DIRECTIONS →
Using the listing below, extract each line that has the word "this" in it.

━━ DATA EXCERPT ━━

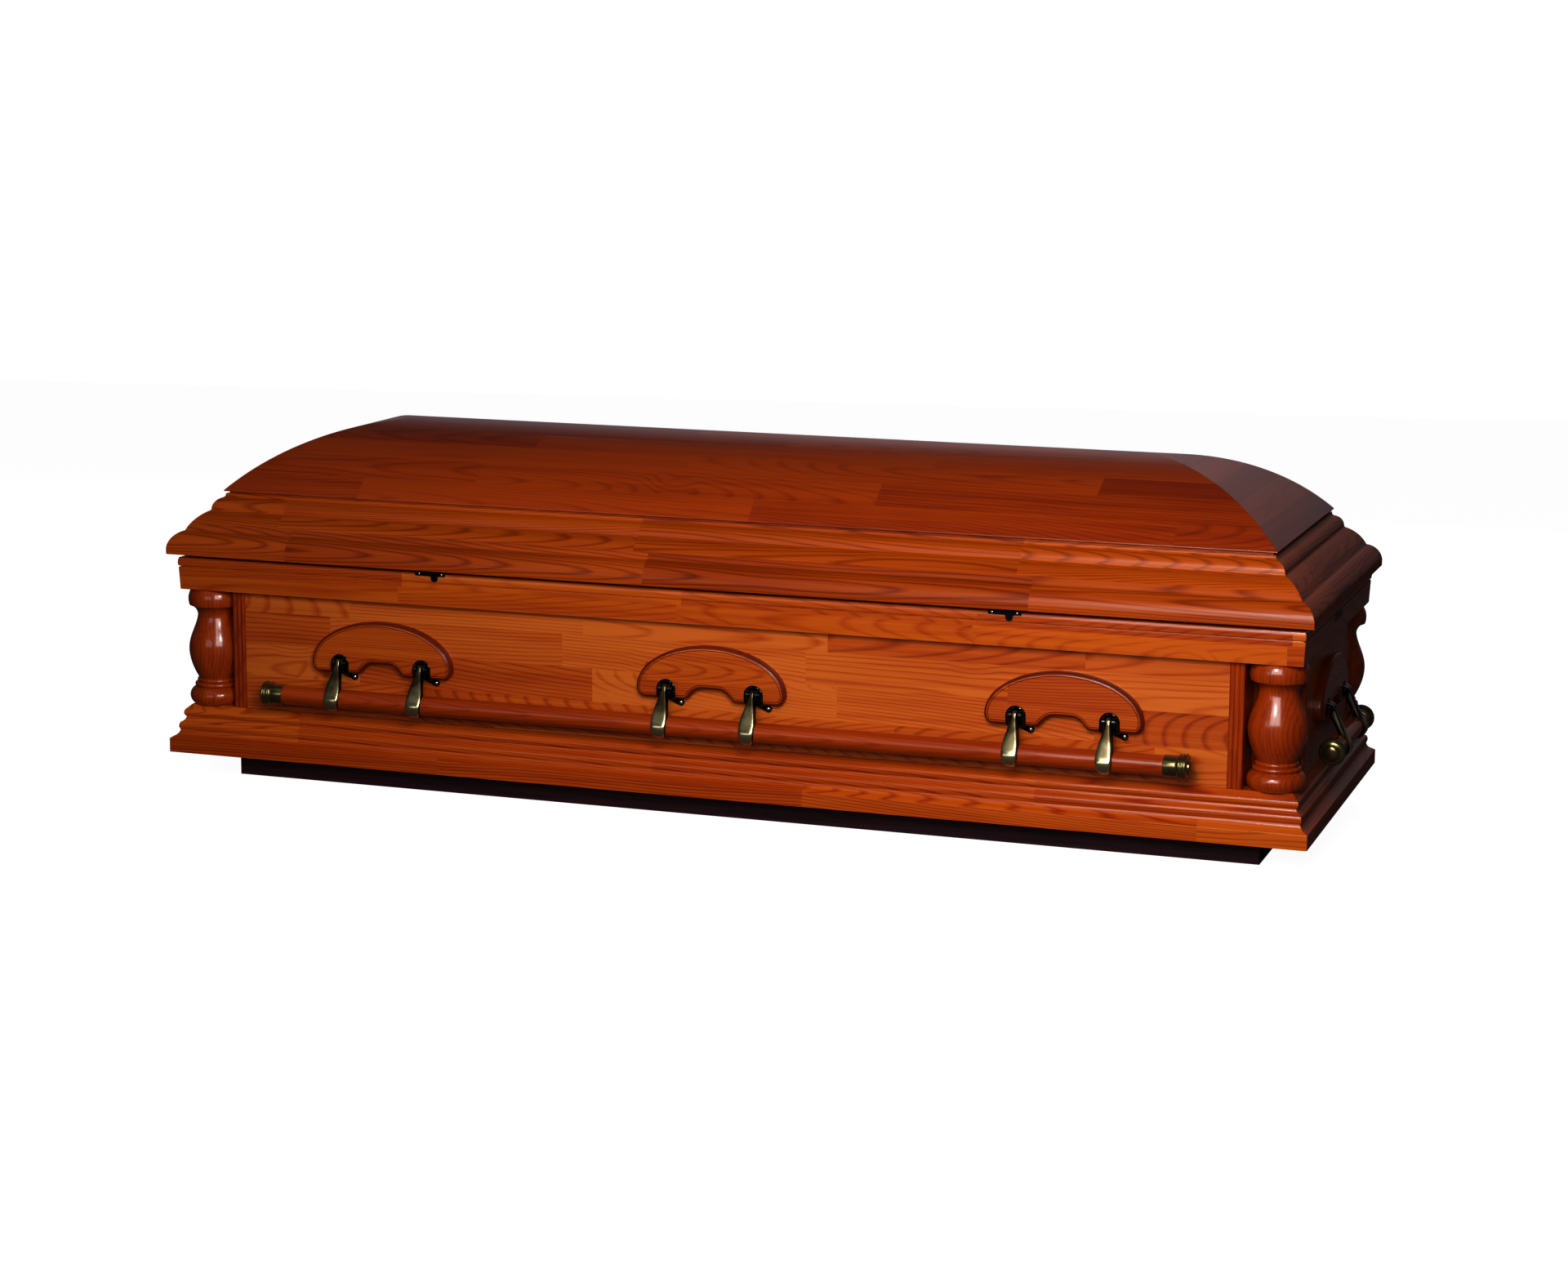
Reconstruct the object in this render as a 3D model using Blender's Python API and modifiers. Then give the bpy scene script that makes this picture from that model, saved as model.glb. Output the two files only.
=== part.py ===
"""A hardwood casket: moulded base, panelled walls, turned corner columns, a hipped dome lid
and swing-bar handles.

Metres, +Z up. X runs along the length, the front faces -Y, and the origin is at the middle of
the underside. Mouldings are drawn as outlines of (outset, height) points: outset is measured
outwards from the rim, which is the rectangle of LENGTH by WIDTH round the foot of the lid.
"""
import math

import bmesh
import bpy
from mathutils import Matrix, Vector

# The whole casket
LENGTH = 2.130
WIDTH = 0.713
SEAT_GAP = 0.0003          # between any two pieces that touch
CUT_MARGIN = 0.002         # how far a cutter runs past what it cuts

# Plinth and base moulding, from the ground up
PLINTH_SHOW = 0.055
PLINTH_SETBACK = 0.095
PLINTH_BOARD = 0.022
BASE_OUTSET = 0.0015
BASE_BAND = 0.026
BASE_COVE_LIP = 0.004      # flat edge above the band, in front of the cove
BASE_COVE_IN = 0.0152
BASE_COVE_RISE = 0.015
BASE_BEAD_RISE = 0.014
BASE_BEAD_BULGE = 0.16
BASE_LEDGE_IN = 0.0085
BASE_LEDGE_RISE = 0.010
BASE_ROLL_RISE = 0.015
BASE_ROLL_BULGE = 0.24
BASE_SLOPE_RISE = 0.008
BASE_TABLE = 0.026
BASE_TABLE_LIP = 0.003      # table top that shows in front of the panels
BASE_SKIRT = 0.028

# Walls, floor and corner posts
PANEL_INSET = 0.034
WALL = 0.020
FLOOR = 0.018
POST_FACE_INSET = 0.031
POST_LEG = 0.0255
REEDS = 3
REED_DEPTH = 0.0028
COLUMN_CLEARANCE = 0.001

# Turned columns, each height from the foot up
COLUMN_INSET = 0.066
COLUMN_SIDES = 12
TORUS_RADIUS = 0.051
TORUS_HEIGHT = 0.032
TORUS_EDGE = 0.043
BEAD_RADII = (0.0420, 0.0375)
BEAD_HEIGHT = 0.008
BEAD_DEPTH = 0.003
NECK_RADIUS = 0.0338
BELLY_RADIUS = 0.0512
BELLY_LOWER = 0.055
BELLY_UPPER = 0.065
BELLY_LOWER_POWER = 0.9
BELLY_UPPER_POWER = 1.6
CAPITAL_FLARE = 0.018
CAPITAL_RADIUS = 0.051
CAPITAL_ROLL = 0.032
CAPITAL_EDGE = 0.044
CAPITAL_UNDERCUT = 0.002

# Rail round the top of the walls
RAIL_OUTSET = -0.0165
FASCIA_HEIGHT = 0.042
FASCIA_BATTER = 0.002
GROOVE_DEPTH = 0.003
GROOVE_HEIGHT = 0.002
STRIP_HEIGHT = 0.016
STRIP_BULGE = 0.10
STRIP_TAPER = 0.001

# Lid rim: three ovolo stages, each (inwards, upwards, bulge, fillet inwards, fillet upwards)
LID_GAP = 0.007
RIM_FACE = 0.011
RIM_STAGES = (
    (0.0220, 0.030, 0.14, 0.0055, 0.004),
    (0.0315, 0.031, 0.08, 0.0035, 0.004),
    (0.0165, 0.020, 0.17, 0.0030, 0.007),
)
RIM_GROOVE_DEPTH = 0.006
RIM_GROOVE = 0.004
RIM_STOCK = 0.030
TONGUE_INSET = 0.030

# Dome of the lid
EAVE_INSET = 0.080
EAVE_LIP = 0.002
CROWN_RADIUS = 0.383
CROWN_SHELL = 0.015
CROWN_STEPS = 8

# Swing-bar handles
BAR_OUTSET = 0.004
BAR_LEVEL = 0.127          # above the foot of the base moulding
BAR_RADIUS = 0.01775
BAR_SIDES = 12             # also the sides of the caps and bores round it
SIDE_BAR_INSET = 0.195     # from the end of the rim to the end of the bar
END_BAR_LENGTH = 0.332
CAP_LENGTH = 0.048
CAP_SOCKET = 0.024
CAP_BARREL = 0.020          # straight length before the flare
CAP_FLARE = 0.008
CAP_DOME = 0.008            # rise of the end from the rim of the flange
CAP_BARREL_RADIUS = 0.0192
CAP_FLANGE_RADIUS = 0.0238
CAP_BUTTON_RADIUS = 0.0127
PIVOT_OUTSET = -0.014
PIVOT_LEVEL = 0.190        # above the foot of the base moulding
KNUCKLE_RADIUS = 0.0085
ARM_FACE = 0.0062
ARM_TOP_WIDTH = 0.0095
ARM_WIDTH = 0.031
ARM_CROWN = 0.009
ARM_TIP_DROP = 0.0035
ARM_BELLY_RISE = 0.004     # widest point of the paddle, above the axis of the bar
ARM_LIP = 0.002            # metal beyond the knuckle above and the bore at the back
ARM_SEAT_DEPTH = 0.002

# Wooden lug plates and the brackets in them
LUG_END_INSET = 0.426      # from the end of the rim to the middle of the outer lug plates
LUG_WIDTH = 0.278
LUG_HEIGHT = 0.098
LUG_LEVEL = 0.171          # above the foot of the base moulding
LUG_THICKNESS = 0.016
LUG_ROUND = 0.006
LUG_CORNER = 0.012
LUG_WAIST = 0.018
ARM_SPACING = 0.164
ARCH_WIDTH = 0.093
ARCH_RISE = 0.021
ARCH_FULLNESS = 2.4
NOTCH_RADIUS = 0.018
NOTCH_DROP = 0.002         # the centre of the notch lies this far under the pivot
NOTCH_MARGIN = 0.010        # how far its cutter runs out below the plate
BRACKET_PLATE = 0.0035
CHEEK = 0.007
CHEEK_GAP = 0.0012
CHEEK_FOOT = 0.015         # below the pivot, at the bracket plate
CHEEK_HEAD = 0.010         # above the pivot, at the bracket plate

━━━

EXERCISE OUTPUT →
Reconstruct the object in this render as a 3D model using Blender's Python API and modifiers. Then give the bpy scene script that makes this picture from that model, saved as model.glb. Output the two files only.
NOTCH_DROP = 0.002         # the centre of the notch lies this far under the pivot